§ Data shown:
++++++++
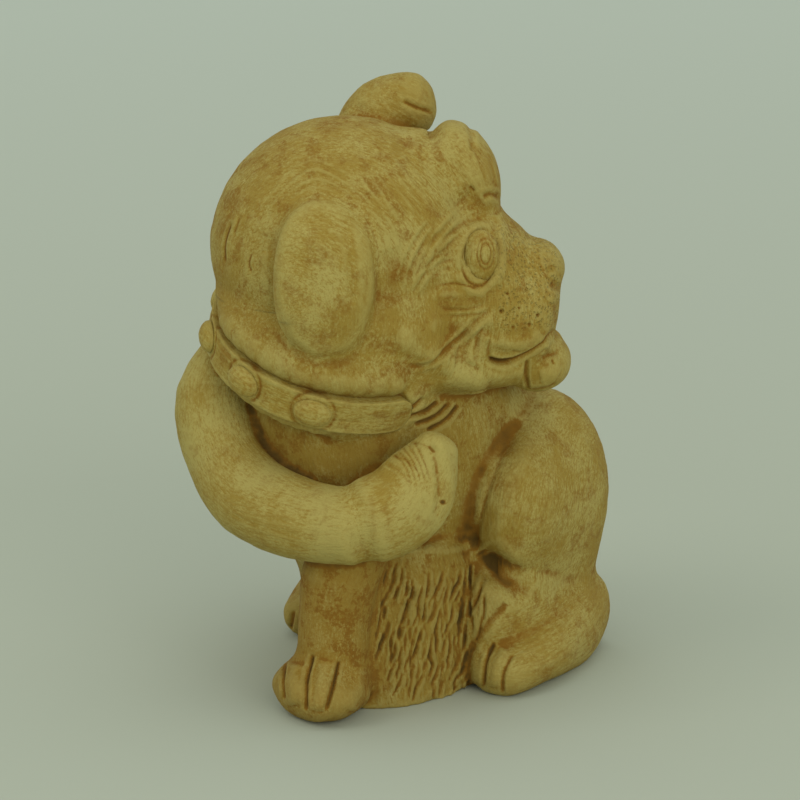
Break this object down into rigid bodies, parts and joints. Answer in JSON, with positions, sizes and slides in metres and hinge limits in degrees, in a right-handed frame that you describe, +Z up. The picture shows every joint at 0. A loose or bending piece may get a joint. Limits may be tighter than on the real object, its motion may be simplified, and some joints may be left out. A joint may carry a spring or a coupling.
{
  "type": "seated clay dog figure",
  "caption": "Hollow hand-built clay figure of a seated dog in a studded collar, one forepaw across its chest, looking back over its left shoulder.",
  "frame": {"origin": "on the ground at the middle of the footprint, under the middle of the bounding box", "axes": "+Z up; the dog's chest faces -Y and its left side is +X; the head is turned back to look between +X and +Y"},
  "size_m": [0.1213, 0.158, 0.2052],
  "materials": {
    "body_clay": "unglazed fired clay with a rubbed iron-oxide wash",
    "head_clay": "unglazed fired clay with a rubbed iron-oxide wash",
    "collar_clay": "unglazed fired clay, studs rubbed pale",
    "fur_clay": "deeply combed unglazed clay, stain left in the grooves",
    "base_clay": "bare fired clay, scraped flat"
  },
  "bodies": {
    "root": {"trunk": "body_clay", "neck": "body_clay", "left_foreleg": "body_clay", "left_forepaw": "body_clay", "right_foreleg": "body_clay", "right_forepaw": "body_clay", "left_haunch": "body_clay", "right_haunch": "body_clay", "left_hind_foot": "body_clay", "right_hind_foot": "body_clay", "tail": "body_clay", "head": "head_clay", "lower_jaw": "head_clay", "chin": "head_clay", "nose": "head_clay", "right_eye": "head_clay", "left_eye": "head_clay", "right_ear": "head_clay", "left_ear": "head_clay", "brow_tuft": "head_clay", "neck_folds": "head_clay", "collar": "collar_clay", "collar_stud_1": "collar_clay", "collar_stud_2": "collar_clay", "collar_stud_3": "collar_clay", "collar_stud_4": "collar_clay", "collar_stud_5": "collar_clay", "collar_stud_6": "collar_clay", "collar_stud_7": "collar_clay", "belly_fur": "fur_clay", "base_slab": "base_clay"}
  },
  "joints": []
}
++++++++
§ Task directions: Extract each line from the listing above, please, and repeat it exactly.

§ Exercise response:
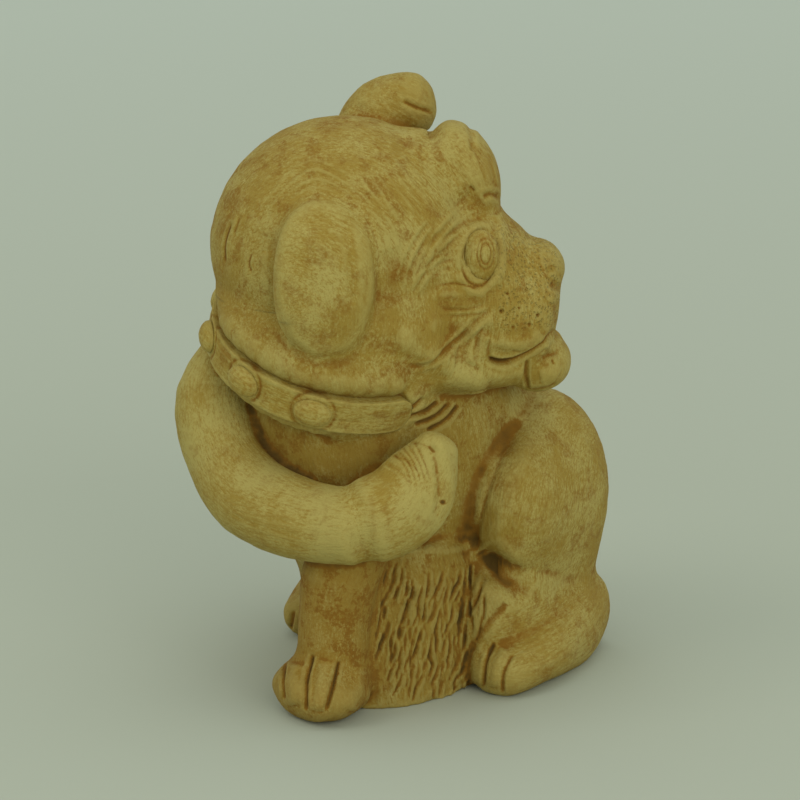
Break this object down into rigid bodies, parts and joints. Answer in JSON, with positions, sizes and slides in metres and hinge limits in degrees, in a right-handed frame that you describe, +Z up. The picture shows every joint at 0. A loose or bending piece may get a joint. Limits may be tighter than on the real object, its motion may be simplified, and some joints may be left out. A joint may carry a spring or a coupling.
{
  "type": "seated clay dog figure",
  "caption": "Hollow hand-built clay figure of a seated dog in a studded collar, one forepaw across its chest, looking back over its left shoulder.",
  "frame": {"origin": "on the ground at the middle of the footprint, under the middle of the bounding box", "axes": "+Z up; the dog's chest faces -Y and its left side is +X; the head is turned back to look between +X and +Y"},
  "size_m": [0.1213, 0.158, 0.2052],
  "materials": {
    "body_clay": "unglazed fired clay with a rubbed iron-oxide wash",
    "head_clay": "unglazed fired clay with a rubbed iron-oxide wash",
    "collar_clay": "unglazed fired clay, studs rubbed pale",
    "fur_clay": "deeply combed unglazed clay, stain left in the grooves",
    "base_clay": "bare fired clay, scraped flat"
  },
  "bodies": {
    "root": {"trunk": "body_clay", "neck": "body_clay", "left_foreleg": "body_clay", "left_forepaw": "body_clay", "right_foreleg": "body_clay", "right_forepaw": "body_clay", "left_haunch": "body_clay", "right_haunch": "body_clay", "left_hind_foot": "body_clay", "right_hind_foot": "body_clay", "tail": "body_clay", "head": "head_clay", "lower_jaw": "head_clay", "chin": "head_clay", "nose": "head_clay", "right_eye": "head_clay", "left_eye": "head_clay", "right_ear": "head_clay", "left_ear": "head_clay", "brow_tuft": "head_clay", "neck_folds": "head_clay", "collar": "collar_clay", "collar_stud_1": "collar_clay", "collar_stud_2": "collar_clay", "collar_stud_3": "collar_clay", "collar_stud_4": "collar_clay", "collar_stud_5": "collar_clay", "collar_stud_6": "collar_clay", "collar_stud_7": "collar_clay", "belly_fur": "fur_clay", "base_slab": "base_clay"}
  },
  "joints": []
}